= Bryden Thomson =

Scottish conductor (1928–1991)

Bryden Thomson (16 July 1928 – 14 November 1991) was a Scottish conductor, remembered especially for his championship of British and Scandinavian composers. His recordings include influential surveys of the orchestral music of Hamilton Harty and Arnold Bax. He was principal conductor of several British orchestras, including the Ulster Orchestra, which flourished under his tenure.

==Biography==

===Early life and studies===
Bryden ("Jack") Thomson was born in Ayr and grew up playing the violin and cello. Soon after entering the Royal Scottish Academy of Music in Glasgow on a scholarship at the age of 15, he was called up to serve in the Highland Light Infantry, where he played the piano in the regimental band and taught himself the clarinet. After the war, he returned to his studies at the Royal Scottish Academy of Music. In 1954, he moved to Germany to study conducting, first with Hans Schmidt-Isserstedt at the newly founded Hochschule für Musik in Hamburg, and then with Igor Markevitch at the Mozarteum University of Salzburg.

===Career===
Following a post as assistant conductor of the BBC Scottish Orchestra (1958–1962), Bryden Thomson held posts as principal conductor of several British orchestras, including the BBC Northern Symphony Orchestra (1968–1973), the BBC Welsh Symphony Orchestra (1978–1982) and the Ulster Orchestra (1977–1985). Between 1984 and 1987 he was principal conductor of the Irish RTÉ Symphony Orchestra. He was also briefly chief conductor of the Scottish National Orchestra (1988–1990), being only the second Scotsman to hold that post.

As an opera conductor, Thomson also worked with the Norwegian National Opera and Ballet, the Royal Swedish Opera and the Scottish Opera.

Thomson was a committed interpreter of British music. He helped revive the popularity of the music of Arnold Bax by making an extensive series of CD recordings for Chandos Records (with the Ulster orchestra and the London Philharmonic Orchestra), including many of the tone poems and an acclaimed cycle of the symphonies. He did a similar service for the music of Irish composer Hamilton Harty by recording the collected orchestral works with the Ulster Orchestra, again for Chandos. He also set down with Chandos well received series of recordings of orchestral music by Elgar, Vaughan Williams and Walton. Other British composers he championed include Alun Hoddinott, Daniel Jones, Kenneth Leighton, Thomas Wilson and Grace Williams.
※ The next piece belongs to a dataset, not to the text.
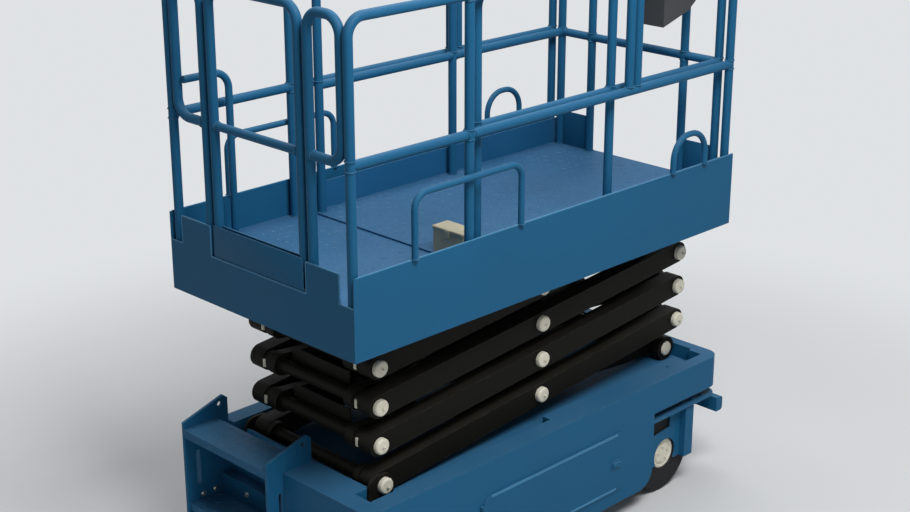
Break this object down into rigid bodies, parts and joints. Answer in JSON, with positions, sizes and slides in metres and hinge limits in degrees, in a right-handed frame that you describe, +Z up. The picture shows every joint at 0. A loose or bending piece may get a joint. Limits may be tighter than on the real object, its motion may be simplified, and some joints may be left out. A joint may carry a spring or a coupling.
{
  "type": "self-propelled scissor lift with extension deck",
  "caption": "Electric slab scissor lift with railed platform, sliding extension deck, swing gate, stacked scissor arms and steered front wheels.",
  "frame": {"origin": "on the ground, at the middle of the overall length and width", "axes": "+X forward to the steered end, +Y to the left, +Z up"},
  "size_m": [2.33, 1.1366, 2.5239],
  "materials": {
    "blue_paint": "satin blue enamel on welded steel",
    "dark_paint": "semi-gloss dark grey-brown paint",
    "ivory_paint": "ivory enamel",
    "steel": "bare machined steel",
    "chrome": "hard chrome plated rod",
    "tyre_rubber": "solid black rubber",
    "deck_plate": "blue painted tread plate",
    "tan_plastic": "tan moulded plastic",
    "grey_plastic": "dark moulded plastic",
    "battery": "black battery cases"
  },
  "bodies": {
    "chassis": {"chassis_frame": "blue_paint", "chassis_side_left": "blue_paint", "chassis_side_right": "blue_paint", "base_pivots": "dark_paint", "rear_ladder": "blue_paint", "front_bumper": "blue_paint", "rear_axle": "steel"},
    "door_left": {"side_door_left": "blue_paint", "battery_tray_left": "battery"},
    "door_right": {"side_door_right": "blue_paint", "battery_tray_right": "battery"},
    "knuckle_left": {"steering_knuckle_left": "blue_paint"},
    "knuckle_right": {"steering_knuckle_right": "blue_paint"},
    "lift_barrel": {"lift_cylinder_barrel": "dark_paint"},
    "lift_rod": {"lift_cylinder_rod": "chrome"},
    "platform": {"platform_deck": "deck_plate", "upper_tracks": "blue_paint", "platform_skirt": "blue_paint", "side_rail_left": "blue_paint", "side_rail_right": "blue_paint", "rear_guard_left": "blue_paint", "rear_guard_right": "blue_paint", "skirt_hoops": "blue_paint", "grab_rail": "blue_paint"},
    "gate": {"entry_gate": "blue_paint"},
    "extension": {"extension_deck": "deck_plate", "extension_rail_left": "blue_paint", "extension_rail_right": "blue_paint", "front_guard": "blue_paint", "control_box": "grey_plastic", "document_box": "tan_plastic"},
    "wheel_front_left": {"tyre_front_left": "tyre_rubber", "wheel_hub_front_left": "ivory_paint"},
    "wheel_front_right": {"tyre_front_right": "tyre_rubber", "wheel_hub_front_right": "ivory_paint"},
    "wheel_rear_left": {"tyre_rear_left": "tyre_rubber", "wheel_hub_rear_left": "ivory_paint"},
    "wheel_rear_right": {"tyre_rear_right": "tyre_rubber", "wheel_hub_rear_right": "ivory_paint"},
    "outer_arms_1": {"outer_arms_1": "dark_paint", "arm_pins_1": "ivory_paint"},
    "inner_arms_1": {"inner_arms_1": "dark_paint", "lower_rollers": "ivory_paint", "cylinder_base_pin": "steel"},
    "outer_arms_2": {"outer_arms_2": "dark_paint", "arm_pins_2": "ivory_paint"},
    "inner_arms_2": {"inner_arms_2": "dark_paint"},
    "outer_arms_3": {"outer_arms_3": "dark_paint", "arm_pins_3": "ivory_paint"},
    "inner_arms_3": {"inner_arms_3": "dark_paint"},
    "outer_arms_4": {"outer_arms_4": "dark_paint", "arm_pins_4": "ivory_paint"},
    "inner_arms_4": {"inner_arms_4": "dark_paint"}
  },
  "joints": [
    {"name": "scissor_lift", "type": "hinge", "parent": "chassis", "child": "outer_arms_1", "pos_m": [-0.858, 0, 0.597], "axis": [0, -1, 0], "range_deg": [0, 60]},
    {"name": "centre_pivot_1", "type": "hinge", "parent": "outer_arms_1", "child": "inner_arms_1", "pos_m": [0.0729, 0, 0.67895], "axis": [0, -1, 0], "range_deg": [-120, 0]},
    {"name": "rear_pivot_1", "type": "hinge", "parent": "inner_arms_1", "child": "outer_arms_2", "pos_m": [-0.858, 0, 0.7609], "axis": [0, -1, 0], "range_deg": [0, 120]},
    {"name": "centre_pivot_2", "type": "hinge", "parent": "outer_arms_2", "child": "inner_arms_2", "pos_m": [0.0729, 0, 0.84285], "axis": [0, -1, 0], "range_deg": [-120, 0]},
    {"name": "rear_pivot_2", "type": "hinge", "parent": "inner_arms_2", "child": "outer_arms_3", "pos_m": [-0.858, 0, 0.9248], "axis": [0, -1, 0], "range_deg": [0, 120]},
    {"name": "centre_pivot_3", "type": "hinge", "parent": "outer_arms_3", "child": "inner_arms_3", "pos_m": [0.0729, 0, 1.00675], "axis": [0, -1, 0], "range_deg": [-120, 0]},
    {"name": "rear_pivot_3", "type": "hinge", "parent": "inner_arms_3", "child": "outer_arms_4", "pos_m": [-0.858, 0, 1.0887], "axis": [0, -1, 0], "range_deg": [0, 120]},
    {"name": "centre_pivot_4", "type": "hinge", "parent": "outer_arms_4", "child": "inner_arms_4", "pos_m": [0.0729, 0, 1.17065], "axis": [0, -1, 0], "range_deg": [-120, 0]},
    {"name": "platform_pivot", "type": "hinge", "parent": "inner_arms_4", "child": "platform", "pos_m": [-0.858, 0, 1.2526], "axis": [0, -1, 0], "range_deg": [0, 60]},
    {"name": "cylinder_base", "type": "hinge", "parent": "inner_arms_1", "child": "lift_barrel", "pos_m": [-0.48564, 0, 0.72812], "axis": [0, -1, 0], "range_deg": [0, 118.6]},
    {"name": "cylinder_stroke", "type": "slide", "parent": "lift_barrel", "child": "lift_rod", "axis": [0.9785, 0, 0.2063], "range_m": [0, 0.3394]},
    {"name": "extension_slide", "type": "slide", "parent": "platform", "child": "extension", "axis": [1, 0, 0], "range_m": [0, 0.9]},
    {"name": "gate_hinge", "type": "hinge", "parent": "platform", "child": "gate", "pos_m": [-1.0897, 0.28, 1.8], "axis": [0, 0, 1], "range_deg": [0, 90]},
    {"name": "door_hinge_left", "type": "hinge", "parent": "chassis", "child": "door_left", "pos_m": [-0.474, 0.5593, 0.3], "axis": [0, 0, 1], "range_deg": [0, 90]},
    {"name": "door_hinge_right", "type": "hinge", "parent": "chassis", "child": "door_right", "pos_m": [-0.474, -0.5593, 0.3], "axis": [0, 0, -1], "range_deg": [0, 90]},
    {"name": "steer_left", "type": "hinge", "parent": "chassis", "child": "knuckle_left", "pos_m": [0.785, 0.338, 0.3], "axis": [0, 0, 1], "range_deg": [-40, 40]},
    {"name": "steer_right", "type": "hinge", "parent": "chassis", "child": "knuckle_right", "pos_m": [0.785, -0.338, 0.3], "axis": [0, 0, 1], "range_deg": [-40, 40]},
    {"name": "wheel_spin_front_left", "type": "hinge", "parent": "knuckle_left", "child": "wheel_front_left", "pos_m": [0.785, 0.435, 0.19], "axis": [0, 1, 0], "continuous": true},
    {"name": "wheel_spin_rear_left", "type": "hinge", "parent": "chassis", "child": "wheel_rear_left", "pos_m": [-0.719, 0.435, 0.19], "axis": [0, 1, 0], "continuous": true},
    {"name": "wheel_spin_front_right", "type": "hinge", "parent": "knuckle_right", "child": "wheel_front_right", "pos_m": [0.785, -0.435, 0.19], "axis": [0, 1, 0], "continuous": true},
    {"name": "wheel_spin_rear_right", "type": "hinge", "parent": "chassis", "child": "wheel_rear_right", "pos_m": [-0.719, -0.435, 0.19], "axis": [0, 1, 0], "continuous": true}
  ],
  "couplings": [
    {"joint": "centre_pivot_1", "follows": "scissor_lift", "ratio": -2},
    {"joint": "rear_pivot_1", "follows": "scissor_lift", "ratio": 2},
    {"joint": "centre_pivot_2", "follows": "scissor_lift", "ratio": -2},
    {"joint": "rear_pivot_2", "follows": "scissor_lift", "ratio": 2},
    {"joint": "centre_pivot_3", "follows": "scissor_lift", "ratio": -2},
    {"joint": "rear_pivot_3", "follows": "scissor_lift", "ratio": 2},
    {"joint": "centre_pivot_4", "follows": "scissor_lift", "ratio": -2},
    {"joint": "platform_pivot", "follows": "scissor_lift", "ratio": 1},
    {"joint": "cylinder_base", "follows": "scissor_lift", "ratio": 1.9758},
    {"joint": "cylinder_stroke", "follows": "scissor_lift", "m_per_rad": 0.3239},
    {"joint": "steer_right", "follows": "steer_left", "ratio": 1}
  ]
}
A cycle of Martinů symphonies recorded with the Scottish National Orchestra between 1989 and 1990 has been critically praised. Thomson also cultivated a keen interest in Nordic composers such as Holmboe, Nielsen, Sallinen and Sibelius. His interpretations of Nielsen have been much admired, including a recording of the Symphony No. 4 and Symphony No. 6 with the Scottish National Orchestra, which turned out to be his last recording.

===Personal life and legacy===
Thomson died of cancer in Dublin, in November 1991. In 2003, his widow, Mary Ellison Thomson, bequeathed his collection of scores to the National Library of Ireland, and in 2008 she set up the Bryden Thomson Trust in support of young conductors.